Now back on 33rd Street full time, Glankoff’s apartment was too small to live, paint and store canvases in. So he developed a new technique that would allow him to paint on paper without sacrificing any of the spontaneity of painting on canvas. Glankoff had recently seen an exhibition of prints by the 20th-century Japanese woodblock master Shiko Munakata, and the way Munakata pasted together smaller panels of Japanese paper to form a larger whole inspired him.
Glankoff built a table on which he was able to slide paper panels across a plywood board, carved and then later painted with permanently affixed designs. He then began to paint onto multiple, uniform-size boards, experimenting with different Japanese papers and perfecting a method of joining his paper panels together. (Glankoff already had over forty years experience with Japanese paper, from working with woodcuts). A new vocabulary of images was based on recurring themes in his earlier drawings, watercolors and woodcuts. Water-soluble inks were combined with glycerin to control the drying speed, and he added casein to harden the inks and extend the color palette. Since he was able to control the absorbency of his paper, layer after layer of color could be applied to the paper panels. As the years passed, Glankoff used more costly inks, and by the mid 1970s, his palette had begun to explode with color. He worked this way for the remaining years of his life.
In 1981, at the age of 87, Glankoff accepted the Graham Gallery’s invitation to present a solo exhibition. He also agreed to move to a larger apartment where, on an enormous table in his new studio, he was able to join together for the first time his larger-scale works. He died in April 1982, six months after the Graham Gallery exhibition.
At the end of a life of deliberate solitude, Glankoff had had his first solo gallery show in over 50 years and participated in an exhibition at the Brooklyn Museum, where his work was hung alongside that of Robert Motherwell and Helen Frankenthaler. He enjoyed John Russell’s praise of the Graham Gallery exhibition and took part in a documentary film about his life and art. In the last years of his life, the imagery in his work was transformed from archaic, elemental shapes and Zen-inspired circles to emotive, primordial, joy-filled figures. Glankoff had reemerged into the world.
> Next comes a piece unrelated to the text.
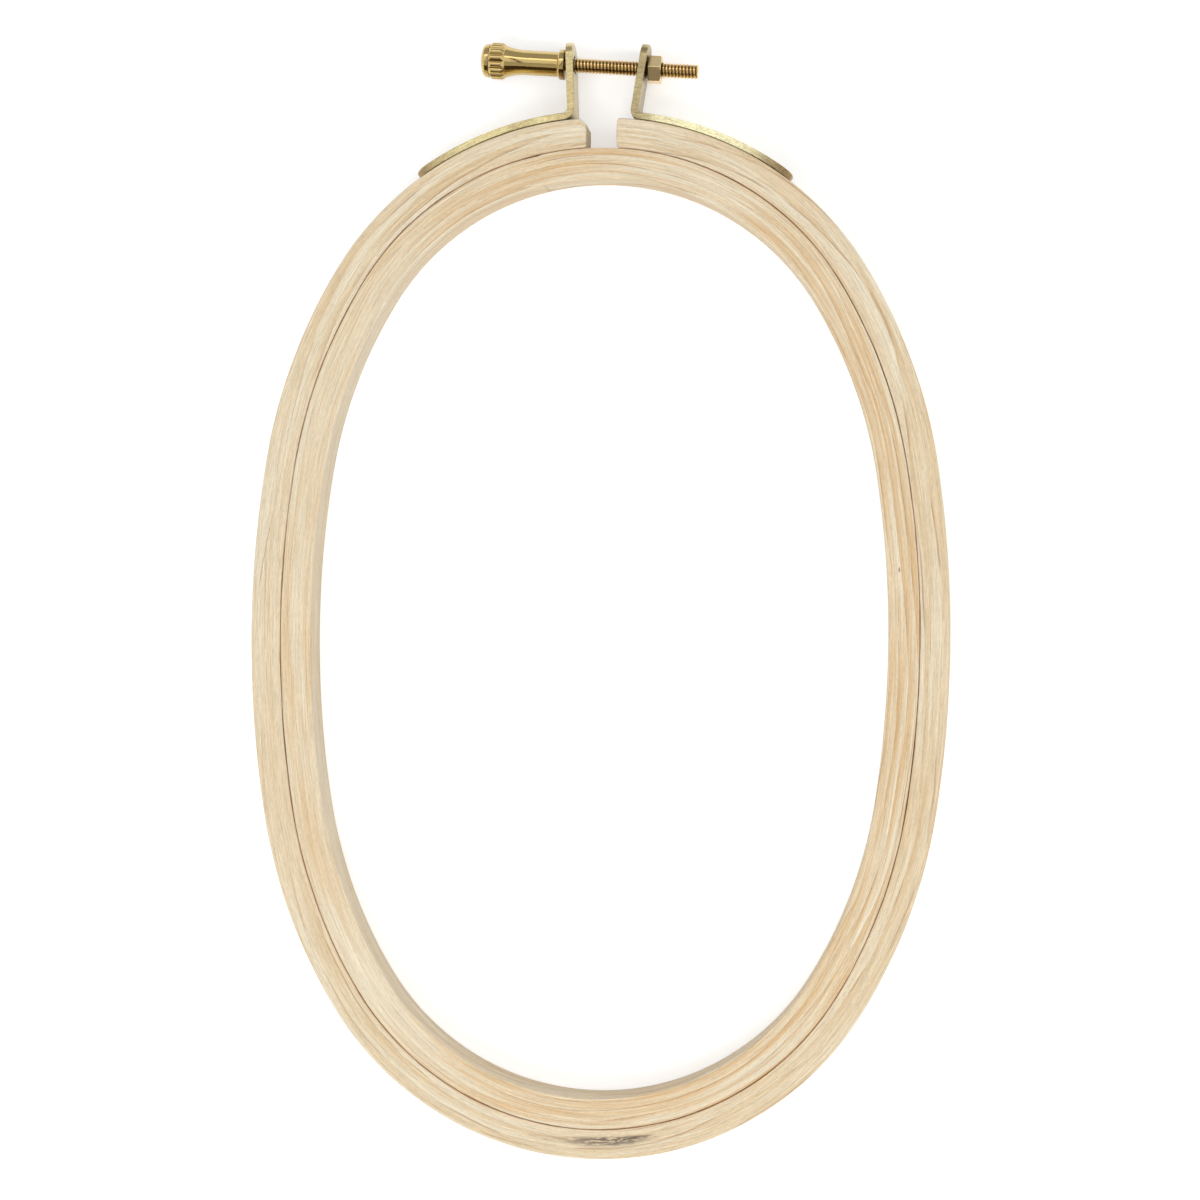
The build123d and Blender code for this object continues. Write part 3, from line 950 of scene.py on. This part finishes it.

In September 1984, the Jane Voorhees Zimmerli Museum at Rutgers University mounted a retrospective exhibition of Glankoff’s work. Marilyn Kushner, in her essay for the exhibition’s catalog, wrote: “Like monotypes, they are unique transfer prints but, as in painting, there is an expressive importance associated with the application of the pigment.” Jeffrey Wechsler, then assistant director of the museum and the curator of the exhibition, observed: “‘Print-painting’ is really an invention of Glankoff’s, and it’s rather remarkable that, in the late 20th century, an artist could really come up with an entirely new technique. Certainly it was based on other techniques, but it had specific qualities and characteristics which Glankoff, through his great experience with the medium, realized had to come together in an entirely new form.”